Con next gen e realtà virtuale, reboot sarà fra i concetti chiave del 2013 videoludico. Non che il fenomeno sia del tutto positivo: la riproposizione rivista e aggiornata di titoli che hanno fatto la storia del settore tradisce una stasi creativa conclamata. In una sorta di eterno ritorno, le nuove proprietà intellettuali oggi non arrivano al 5% della produzione complessiva.

Capita tuttavia che un'eccezione confermi la regola e che un gioco "rivitalizzato" riservi sorprese piacevoli. È proprio il caso di Dmc Devil May Cry, il rebranding a opera dell'inglese Ninja Theory della saga giapponese dedicata alle gesta dantesche con oltre 10 milioni di copie vendute dal debutto, nel 2001. Una saga peraltro considerata capostipite di un sottogenere, l'extreme combat, in cui gameplay e coordinazione manuale dell'utente sono ben più importanti di pathos e sviluppi narrativi; in questo caso goffamente incentrati sulle origini del protagonista. Dmc non solo attesta la crescita europea nel settore rispetto al fu colosso del Sol Levante, ma lo fa ritoccando con qualità due roccaforti del titolo: meccaniche ludiche ed estetica.

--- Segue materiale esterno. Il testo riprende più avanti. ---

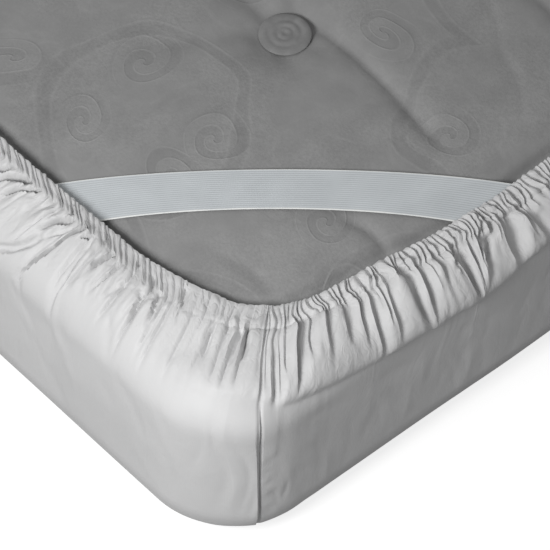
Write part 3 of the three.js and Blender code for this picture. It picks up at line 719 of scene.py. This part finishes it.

Nel primo caso lo studio di Cambridge ha lasciato immutata la fluidità dei combattimenti già nota ai fanatici di Dante – specie in Dmc 3 –, salvo implementarla con sessioni platform capaci di rendere il gioco meno monotono. Nel secondo si è permessa un restauro completo del look and feel, affidandolo alla sensibilità ibrida di Talexi, al secolo Alessandro Taini, art director di chiare origini italiane. Il risultato costituisce l'elemento più convincente di Dmc e svela radici sparse fra il cinema – di Nolan soprattutto – l'animazione nipponica e la tradizione pittorica occidentale. «Amo utilizzare i grandi maestri come riferimento – conferma a Nova24 Talexi (talexiart.com) –, rende le cose più facili per lo spettatore, permettendogli di capire, magari inconsciamente, che tipo di atmosfera evocano le immagini.

Caravaggio è di certo affine a Dmc per il tipo di utilizzo della luce. Lo stesso vale per Dalì; quando hai piattaforme sospese o architetture visionarie occorre giustificarle. Ma se il riferimento dichiarato è certo surrealismo, tutto diventa accettabile». Evidentemente anche per i boss di Capcom. «Non avevo un passato videoludico quando, nel 2004, sono arrivato a Ninja Theory. E credo che questa mia estraneità li abbia convinti. Capcom deve aver pensato lo stesso. Ci ha spronati a fare qualcosa che fosse molto personale, senza grossi vincoli rispetto alla serie. E senza ripensamenti». Capita solo quando il reboot conferma la regola.